Role of electroosmotic and Darcy-Forchheimer Law on magnetohydrodynamic Williamson hybrid nanofluid flow over a moving thin needle

This study examines the complex interactions between several parameters, such as electro-osmosis force, activation energy, and Darcy-Forchheimer Law, in the magnetohydrodynamic (MHD) Williamson (AA7072 + AA7075/SA) hybrid nanofluid flow over a moving thin needle as alloy nanoparticles AA7075 and AA7072 are inserted into host fluid, sodium alginate (SA). Further, the significance of viscous dissipation, nonlinear thermal radiation, heat absorption/generation, and thermal and concentration convective boundary conditions have been considered to optimize heat and mass transmission. Our approach involves formulating mathematical equations that are then converted into a group of partial differential equations to simulate these intricate processes. These equations become ordinary differential equations through a similarity renovation, and we solve the resulting boundary value problem numerically, implementing the fourth-order accurate BVP4C method.

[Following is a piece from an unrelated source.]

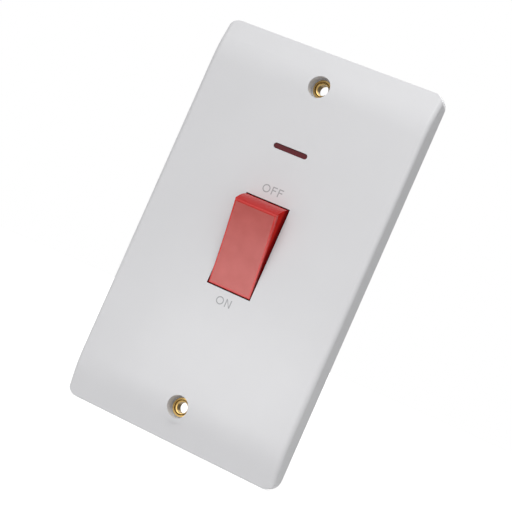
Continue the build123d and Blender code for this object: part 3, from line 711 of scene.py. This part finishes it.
class DressPlate(bpy.types.Operator):
    """Finish the moulded plate"""

    bl_idname = "switch.dress_plate"
    bl_label = "Plate"

    def execute(self, context):
        settings = context.scene.switch_plate
        dress(moulded_urea(settings.plate, settings.opening), "front_plate")
        return {"FINISHED"}


class PrintLettering(bpy.types.Operator):
    """Print OFF above the rocker and ON below it"""

    bl_idname = "switch.print_lettering"
    bl_label = "Lettering"

    def execute(self, context):
        settings = context.scene.switch_lettering
        ink = printed_ink(context.scene.switch_plate.ink)
        middle = plate_opening()[1] + settings.clearance + settings.cap_height / 2
        print_word("OFF", "off_lettering", middle, settings, ink)
        print_word("ON", "on_lettering", -middle, settings, ink)
        return {"FINISHED"}


class DressRocker(bpy.types.Operator):
    """Finish the rocker"""

    bl_idname = "switch.dress_rocker"
    bl_label = "Rocker"

    def execute(self, context):
        dress(sparked_polycarbonate(context.scene.switch_rocker), "rocker")
        return {"FINISHED"}


class DressWindow(bpy.types.Operator):
    """Finish the neon window's lens"""

    bl_idname = "switch.dress_window"
    bl_label = "Neon window"

    def execute(self, context):
        dress(tinted_lens(context.scene.switch_rocker.lens), "neon_lens")
        return {"FINISHED"}


class DressEyelets(bpy.types.Operator):
    """Finish the brass eyelets of the fixing holes"""

    bl_idname = "switch.dress_eyelets"
    bl_label = "Eyelets"

    def execute(self, context):
        low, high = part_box("top_eyelet")
        brass = turned_brass(context.scene.switch_plate.brass, (low.z + high.z) / 2)
        dress(brass, "top_eyelet", "bottom_eyelet")
        return {"FINISHED"}


class DressMechanism(bpy.types.Operator):
    """Finish the moulded base, its screws and its terminals"""

    bl_idname = "switch.dress_mechanism"
    bl_label = "Mechanism"

    def execute(self, context):
        # The same painted shade and painted red reflection as on the walls of the plate's opening.
        cavity_shade = context.scene.switch_plate.opening
        dress(moulded_nylon("glass_filled_nylon", linear("D9D9D5"), cavity_shade=cavity_shade), "mechanism_base")
        dress(plated_steel(linear("C4C7CB")), "base_screws")
        sawn = rolled_metal("sawn_brass", linear("C99B52"), 0.28)
        for pole in POLES:
            dress(sawn, f"load_terminal_{pole}", f"supply_terminal_{pole}")
        dress(rolled_metal("slotted_brass", linear("D0A45C"), 0.24, along=(1, 12, 1)), "terminal_screws")
        return {"FINISHED"}


class DressContacts(bpy.types.Operator):
    """Finish the plungers, blades and contacts"""

    bl_idname = "switch.dress_contacts"
    bl_label = "Contacts"

    def execute(self, context):
        acetal = moulded_nylon("turned_acetal", linear("ECE8DC"), speck=0.3)
        bronze = rolled_metal("pressed_bronze", linear("C88E5A"), 0.3)
        silver = rolled_metal("coined_silver", linear("DCDCD8"), 0.25, along=(1, 1, 1))
        strip = rolled_metal("pressed_brass", linear("CDA157"), 0.28)
        for pole in POLES:
            dress(acetal, f"plunger_{pole}")
            dress(bronze, f"blade_{pole}")
            dress(silver, f"blade_tip_{pole}", f"fixed_tip_{pole}")
            dress(strip, f"fixed_contact_{pole}", f"fulcrum_bracket_{pole}")
        return {"FINISHED"}


class WindSprings(bpy.types.Operator):
    """Wind the springs behind the plungers"""

    bl_idname = "switch.wind_springs"
    bl_label = "Springs"

    def execute(self, context):
        steel = rolled_metal("drawn_spring_wire", linear("A9ABAE"), 0.3, along=(1, 1, 4))
        for pole in POLES:
            wind_spring(pole, context.scene.switch_springs, steel)
        return {"FINISHED"}


class DressIndicator(bpy.types.Operator):
    """Finish the neon lamp, its holder, resistor and leads"""

    bl_idname = "switch.dress_indicator"
    bl_label = "Indicator"

    def execute(self, context):
        dress(moulded_nylon("natural_nylon", linear("E4E2DA")), "neon_holder")
        dress(lamp_glass(), "neon_lamp")
        dress(lacquered_ceramic(), "neon_resistor")
        sleeve = extruded_sleeve(linear("DEDEDA"))
        dress(sleeve, "neon_lead_live", "neon_lead_neutral", "neon_tail")
        return {"FINISHED"}


class DressEarth(bpy.types.Operator):
    """Finish the earth strap, its terminal and its screw"""

    bl_idname = "switch.dress_earth"
    bl_label = "Earth link"

    def execute(self, context):
        dress(rolled_metal("rolled_brass_strip", linear("CFA45A"), 0.26), "earth_strap")
        dress(rolled_metal("sawn_brass_block", linear("C99B52"), 0.28), "earth_terminal")
        dress(rolled_metal("turned_brass_screw", linear("D0A45C"), 0.24, along=(1, 12, 1)), "earth_screw")
        return {"FINISHED"}


class BuildStage(bpy.types.Operator):
    """Lay the floor, set the lamps and place the camera"""

    bl_idname = "switch.build_stage"
    bl_label = "Stage"

    def execute(self, context):
        settings = context.scene.switch_studio
        lay_floor(settings, cad_box[0].z)
        light_studio(settings)
        set_cards()
        place_camera(context.scene)
        context.scene.view_settings.view_transform = "Standard"
        return {"FINISHED"}


def lay_floor(settings, height):
    """A round floor of matt paper under the object."""
    mesh = bmesh.new()
    bmesh.ops.create_circle(mesh, cap_ends=True, segments=96, radius=settings.floor_radius)
    bmesh.ops.translate(mesh, vec=(0, 0, height), verts=mesh.verts)
    add_piece("studio_floor", mesh, studio_paper(settings.floor, settings.floor_lift))


# Each card's middle and two half sides in metres, its brightness, and whether it shades the object
CARDS = {
    "right_flag": ((0.50, 0.35, 0.10), (0.0, 0.40, 0.0), (0.0, 0.0, 0.25), 0.0, True),
    "left_flag": ((-0.17, -0.12, 0.10), (0.0, 0.11, 0.0), (0.0, 0.0, 0.11), 0.0, True),
    "floor_flag": ((-0.07, -0.23, -0.072), (0.16, 0.0, 0.0), (0.0, 0.11, 0.0), 0.0, False),
    "low_reflector": ((-0.006, -0.060, -0.044), (0.038, 0.0, 0.0), (0.0, 0.0, 0.022), 2.8, False),
    "top_hole_card": ((0.008, 0.032, 0.060), (0.022, 0.0, 0.0), (0.0, 0.0, 0.015), 0.25, False),
    "bottom_hole_card": ((0.008, 0.032, -0.060), (0.022, 0.0, 0.0), (0.0, 0.0, 0.015), 0.25, False),
}


SQUARE = ((-1, -1), (1, -1), (1, 1), (-1, 1))


def set_cards():
    """Cards out of the camera's sight: black ones darken the sides, a bright one shines in the rocker."""
    for name, (middle, along, across, brightness, shading) in CARDS.items():
        card, tree = empty_material(name)
        if brightness:
            face = node(tree, "ShaderNodeEmission", {"Strength": brightness})
        else:
            face = node(tree, "ShaderNodeBsdfDiffuse", {"Color": linear("0A0A0A")})
        node(tree, "ShaderNodeOutputMaterial", {"Surface": face.outputs[0]})
        middle, along, across = Vector(middle), Vector(along), Vector(across)
        mesh = bmesh.new()
        corners = [mesh.verts.new(middle + along * a + across * b) for a, b in SQUARE]
        mesh.faces.new(corners)
        piece = add_piece(name, mesh, card)
        piece.visible_camera = False
        piece.visible_diffuse = piece.visible_shadow = shading


def light_studio(settings):
    """An even surround, a large key lamp in front and above, and a weaker one behind."""
    world = bpy.data.worlds.new("studio")
    world.use_nodes = True
    tree = world.node_tree
    tree.nodes.clear()
    level = spread(tree, seen_white(tree), settings.surround, 1)
    sky = node(tree, "ShaderNodeBackground", {"Color": linear("FFFFFF"), "Strength": level})
    node(tree, "ShaderNodeOutputWorld", {"Surface": sky.outputs[0]})
    bpy.context.scene.world = world

    lamps = (
        ("key_lamp", settings.key_level, (0.02, -0.71, 0.70)),
        ("back_lamp", settings.back_level, (-0.22, 0.94, 0.26)),
    )
    for name, level, side in lamps:
        data = bpy.data.lights.new(name, "AREA")
        data.shape = "SQUARE"
        data.size = settings.lamp_size
        # This energy adds the level to a white surface that faces the lamp.
        data.energy = level * math.pi ** 2 * settings.lamp_distance ** 2
        lamp = bpy.data.objects.new(name, data)
        bpy.context.scene.collection.objects.link(lamp)
        towards = Vector(side).normalized()
        lamp.location = towards * settings.lamp_distance
        lamp.rotation_euler = towards.to_track_quat("Z", "Y").to_euler()


def place_camera(scene):
    """The photograph's viewpoint: in front, to the right, with the camera rolled."""
    place = Vector((0.210553, -0.521228, -0.011960))
    forward = Vector((-0.3727588, 0.92775391, 0.01798815))
    right = Vector((0.85115469, 0.33413298, 0.40483434))
    data = bpy.data.cameras.new("photo_camera")
    data.sensor_width = 36.0
    data.lens = 113.28
    camera = bpy.data.objects.new("photo_camera", data)
    scene.collection.objects.link(camera)
    axes = Matrix((right, right.cross(forward), forward * -1)).transposed()
    camera.matrix_world = Matrix.Translation(place) @ axes.to_4x4()
    scene.camera = camera


class SwitchPanel(bpy.types.Panel):
    """Buttons and settings in the sidebar"""

    bl_idname = "VIEW3D_PT_switch"
    bl_label = "Double pole switch"
    bl_space_type = "VIEW_3D"
    bl_region_type = "UI"
    bl_category = "Switch"

    def draw(self, context):
        for group in SETTINGS:
            for name in SETTINGS[group].__annotations__:
                self.layout.prop(getattr(context.scene, group), name)
        for step in STEPS:
            self.layout.operator(step.bl_idname)


SETTINGS = {
    "switch_plate": PlateSettings,
    "switch_rocker": RockerSettings,
    "switch_lettering": LetteringSettings,
    "switch_springs": SpringSettings,
    "switch_studio": StudioSettings,
}
STEPS = (
    DressPlate,
    PrintLettering,
    DressRocker,
    DressWindow,
    DressEyelets,
    DressMechanism,
    DressContacts,
    WindSprings,
    DressIndicator,
    DressEarth,
    BuildStage,
)


def register():
    """Adds the settings, the operators and the panel to Blender."""
    for name, group in SETTINGS.items():
        bpy.utils.register_class(group)
        setattr(bpy.types.Scene, name, bpy.props.PointerProperty(type=group))
    for step in (*STEPS, SwitchPanel):
        bpy.utils.register_class(step)


def unregister():
    """Takes them out again."""
    for step in (SwitchPanel, *reversed(STEPS)):
        bpy.utils.unregister_class(step)
    for name, group in reversed(SETTINGS.items()):
        delattr(bpy.types.Scene, name)
        bpy.utils.unregister_class(group)


def main():
    """Builds everything in order."""
    register()
    for step in STEPS:
        category, name = step.bl_idname.split(".")
        getattr(getattr(bpy.ops, category), name)()


if __name__ == "__main__":
    main()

An analysis has been conducted using graphics and tabular to show how many critical physical flow parameters, including temperature ratio, nanoparticle volume fraction, Weissenberg number, magnetic field, and electro-osmotic parameters, affect the mass transfer rate, drag force, flow rate, heat transfer rate, heat, and mass fluxes. The BVP4C solution exhibits absolute compatibility with the artificial neural network (ANN) solution when the numerical solutions are compared to ANN. Fluid temperature rises in response to electro-osmotic parameters, viscoelastic parameters, magnetic field, and nanoparticle volume percentage, but fluid velocity drops, according to the study's prior observations. Moreover, as the activation energy and volume percentage of nanoparticles change, the fluid concentration increases. Drag force and heat transfer rate diminish with increasing electro-osmotic impact.